GIVEN EXERCISE:
Give all of the lines again exactly as they read.

DATASET CONTENT:
** begin **

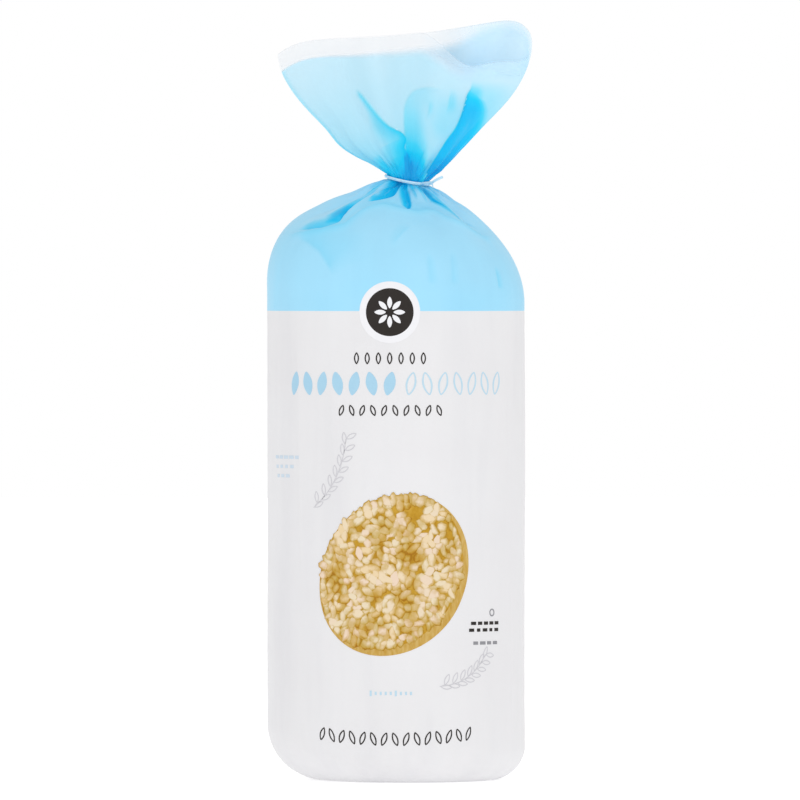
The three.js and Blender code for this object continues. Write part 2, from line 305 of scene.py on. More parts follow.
# Folds of the shoulder that run where the film was pulled hardest into the tie. Each stop is
# (degrees round the neck, share of the way from the neck to the wall); -90 is the front.
SHOULDER_FOLDS = (
    Fold(
        ((-153, 0.85), (-150, 0.83), (-137.6, 0.815), (-130.1, 0.79), (-125.7, 0.741)),
        -0.9, 5, 1.3, 8, ends=(0.3, 0.06), edge=0.15, swell=(0.8, 1, 0.9, 0.5),
    ),
    Fold(
        ((-125.9, 0.76), (-127.2, 0.65), (-128.3, 0.544), (-128.1, 0.392), (-136, 0.173), (-146, 0.0)),
        -1.0, 6, 2.6, 12, ends=(0.06, 0.3), edge=0.15,
        swell=(0.7, 1.2, 0.55, 0.35, 0.35, 0.4), taper=(0.6, 1, 0.8, 0.5, 0.4, 0.3),
    ),
    Fold(
        ((-121.5, 0.45), (-117.3, 0.435), (-110.1, 0.395), (-103.8, 0.33), (-101.4, 0.24), (-106, 0.0)),
        -1.0, 4, 4.3, 9.5, ends=(0.15, 0.0), edge=0.2,
        swell=(0.4, 0.9, 1.1, 1.1), taper=(0.5, 1, 1, 0.8),
    ),
    Fold(
        ((-126.5, 0.7), (-127.2, 0.65), (-128.3, 0.544), (-128.2, 0.48)),
        0.0, 6, 1.5, 9, ends=(0.3, 0.4), edge=0.2, taper=(0.7, 1, 0.8, 0.4),
    ),
    Fold(
        ((-119.1, 0.473), (-121, 0.348), (-123.5, 0.109), (-120, 0.0)),
        0.7, 3, steep=0.5, ends=(0.3, 0.0),
    ),
    Fold(
        ((-86.8, 0.49), (-84.2, 0.44), (-83, 0.36), (-83.6, 0.25), (-92, 0.0)),
        -1.1, 4, 4.2, 5.6, ends=(0.1, 0.0), edge=0.2, swell=(0.7, 1, 0.9, 0.9),
    ),
    Fold(
        ((-38, 0.6), (-45, 0.51), (-50, 0.38), (-53, 0.27), (-51.5, 0.02)),
        -0.9, 3, 3.4, 3.8, ends=(0.3, 0.0), swell=(0.4, 0.45, 0.8, 1, 0.3, 0.1),
    ),
    Fold(
        ((-28.4, 0.665), (-41.1, 0.58), (-44.2, 0.481), (-48, 0.362), (-46, 0.1)),
        -0.9, 3, 3.3, 4.2, ends=(0.15, 0.2), swell=(1, 0.9, 0.5, 0.4),
    ),
    Fold(
        ((-23.1, 0.6), (-30, 0.467), (-35.1, 0.346), (-40, 0.194), (-36, 0.05)),
        -0.7, 3, 0.7, 3, ends=(0.3, 0.2),
    ),
    Fold(((-139, 0.3), (-141, 0.14), (-140, 0.0)), 0.5, 1.2, 1.5, 1.5, ends=(0.4, 0.0)),
    Fold(((-112, 0.22), (-113, 0.1), (-112, 0.0)), 0.5, 1.2, 1.6, 1.3, ends=(0.4, 0.0)),
    Fold(((-95, 0.15), (-97, 0.07), (-98, 0.0)), 0.5, 1.2, 1.8, 1.1, ends=(0.4, 0.0)),
    Fold(((-74, 0.26), (-77, 0.12), (-80, 0.0)), 0.5, 1.2, 1.3, 1.3, ends=(0.4, 0.0)),
    Fold(((-64, 0.34), (-66, 0.15), (-68, 0.0)), 0.5, 1.2, 1.2, 1.3, ends=(0.4, 0.0)),
    Fold(((-93.4, 0.888), (-89.9, 0.814), (-82.2, 0.673)), 0.35, 4, 0.3, 5, 0.9, (0.4, 0.4)),
    Fold(
        ((-148.6, 0.872), (-130.7, 0.925), (-121.5, 0.976), (-118.7, 0.995)),
        -0.4, 6, 0.5, 24, 1.2, (0.3, 0.2),
    ),
    Fold(((-74.3, 0.858), (-73.8, 0.966), (-73.7, 0.995)), -0.25, 4, 0.28, 4, 1.8, (0.4, 0.2)),
    Fold(((-61.7, 0.834), (-62.7, 0.96), (-63.1, 0.993)), -0.25, 3, 0.25, 4, 1.8, (0.4, 0.2)),
    Fold(((-35.6, 0.91), (-36, 0.974), (-36.3, 0.992)), -0.3, 4, 0.5, 4, 1.0, (0.4, 0.2)),
)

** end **

ANSWER TO THIS TASK:
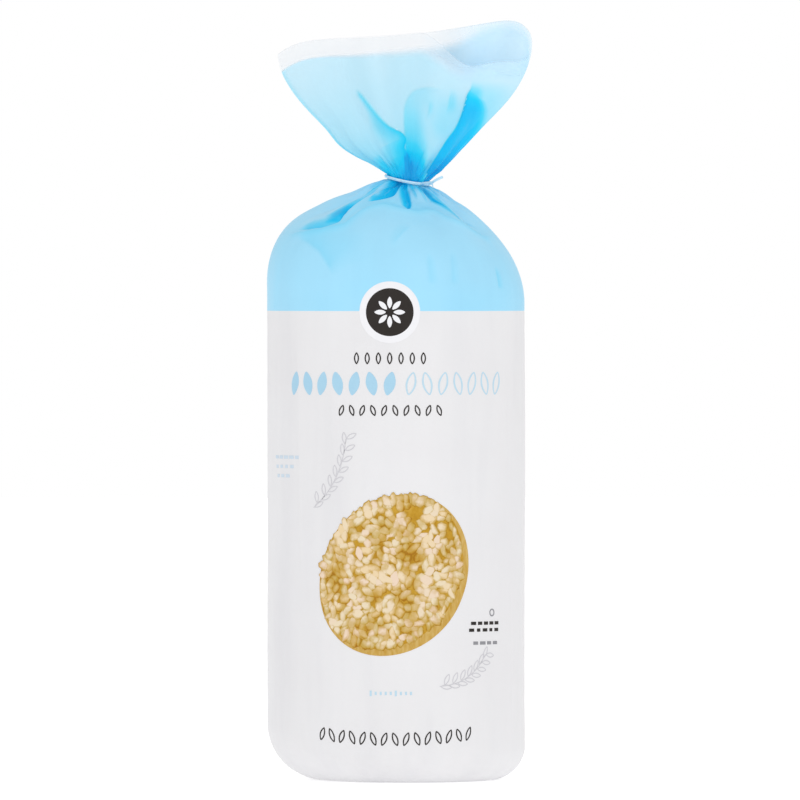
The three.js and Blender code for this object continues. Write part 2, from line 305 of scene.py on. More parts follow.
# Folds of the shoulder that run where the film was pulled hardest into the tie. Each stop is
# (degrees round the neck, share of the way from the neck to the wall); -90 is the front.
SHOULDER_FOLDS = (
    Fold(
        ((-153, 0.85), (-150, 0.83), (-137.6, 0.815), (-130.1, 0.79), (-125.7, 0.741)),
        -0.9, 5, 1.3, 8, ends=(0.3, 0.06), edge=0.15, swell=(0.8, 1, 0.9, 0.5),
    ),
    Fold(
        ((-125.9, 0.76), (-127.2, 0.65), (-128.3, 0.544), (-128.1, 0.392), (-136, 0.173), (-146, 0.0)),
        -1.0, 6, 2.6, 12, ends=(0.06, 0.3), edge=0.15,
        swell=(0.7, 1.2, 0.55, 0.35, 0.35, 0.4), taper=(0.6, 1, 0.8, 0.5, 0.4, 0.3),
    ),
    Fold(
        ((-121.5, 0.45), (-117.3, 0.435), (-110.1, 0.395), (-103.8, 0.33), (-101.4, 0.24), (-106, 0.0)),
        -1.0, 4, 4.3, 9.5, ends=(0.15, 0.0), edge=0.2,
        swell=(0.4, 0.9, 1.1, 1.1), taper=(0.5, 1, 1, 0.8),
    ),
    Fold(
        ((-126.5, 0.7), (-127.2, 0.65), (-128.3, 0.544), (-128.2, 0.48)),
        0.0, 6, 1.5, 9, ends=(0.3, 0.4), edge=0.2, taper=(0.7, 1, 0.8, 0.4),
    ),
    Fold(
        ((-119.1, 0.473), (-121, 0.348), (-123.5, 0.109), (-120, 0.0)),
        0.7, 3, steep=0.5, ends=(0.3, 0.0),
    ),
    Fold(
        ((-86.8, 0.49), (-84.2, 0.44), (-83, 0.36), (-83.6, 0.25), (-92, 0.0)),
        -1.1, 4, 4.2, 5.6, ends=(0.1, 0.0), edge=0.2, swell=(0.7, 1, 0.9, 0.9),
    ),
    Fold(
        ((-38, 0.6), (-45, 0.51), (-50, 0.38), (-53, 0.27), (-51.5, 0.02)),
        -0.9, 3, 3.4, 3.8, ends=(0.3, 0.0), swell=(0.4, 0.45, 0.8, 1, 0.3, 0.1),
    ),
    Fold(
        ((-28.4, 0.665), (-41.1, 0.58), (-44.2, 0.481), (-48, 0.362), (-46, 0.1)),
        -0.9, 3, 3.3, 4.2, ends=(0.15, 0.2), swell=(1, 0.9, 0.5, 0.4),
    ),
    Fold(
        ((-23.1, 0.6), (-30, 0.467), (-35.1, 0.346), (-40, 0.194), (-36, 0.05)),
        -0.7, 3, 0.7, 3, ends=(0.3, 0.2),
    ),
    Fold(((-139, 0.3), (-141, 0.14), (-140, 0.0)), 0.5, 1.2, 1.5, 1.5, ends=(0.4, 0.0)),
    Fold(((-112, 0.22), (-113, 0.1), (-112, 0.0)), 0.5, 1.2, 1.6, 1.3, ends=(0.4, 0.0)),
    Fold(((-95, 0.15), (-97, 0.07), (-98, 0.0)), 0.5, 1.2, 1.8, 1.1, ends=(0.4, 0.0)),
    Fold(((-74, 0.26), (-77, 0.12), (-80, 0.0)), 0.5, 1.2, 1.3, 1.3, ends=(0.4, 0.0)),
    Fold(((-64, 0.34), (-66, 0.15), (-68, 0.0)), 0.5, 1.2, 1.2, 1.3, ends=(0.4, 0.0)),
    Fold(((-93.4, 0.888), (-89.9, 0.814), (-82.2, 0.673)), 0.35, 4, 0.3, 5, 0.9, (0.4, 0.4)),
    Fold(
        ((-148.6, 0.872), (-130.7, 0.925), (-121.5, 0.976), (-118.7, 0.995)),
        -0.4, 6, 0.5, 24, 1.2, (0.3, 0.2),
    ),
    Fold(((-74.3, 0.858), (-73.8, 0.966), (-73.7, 0.995)), -0.25, 4, 0.28, 4, 1.8, (0.4, 0.2)),
    Fold(((-61.7, 0.834), (-62.7, 0.96), (-63.1, 0.993)), -0.25, 3, 0.25, 4, 1.8, (0.4, 0.2)),
    Fold(((-35.6, 0.91), (-36, 0.974), (-36.3, 0.992)), -0.3, 4, 0.5, 4, 1.0, (0.4, 0.2)),
)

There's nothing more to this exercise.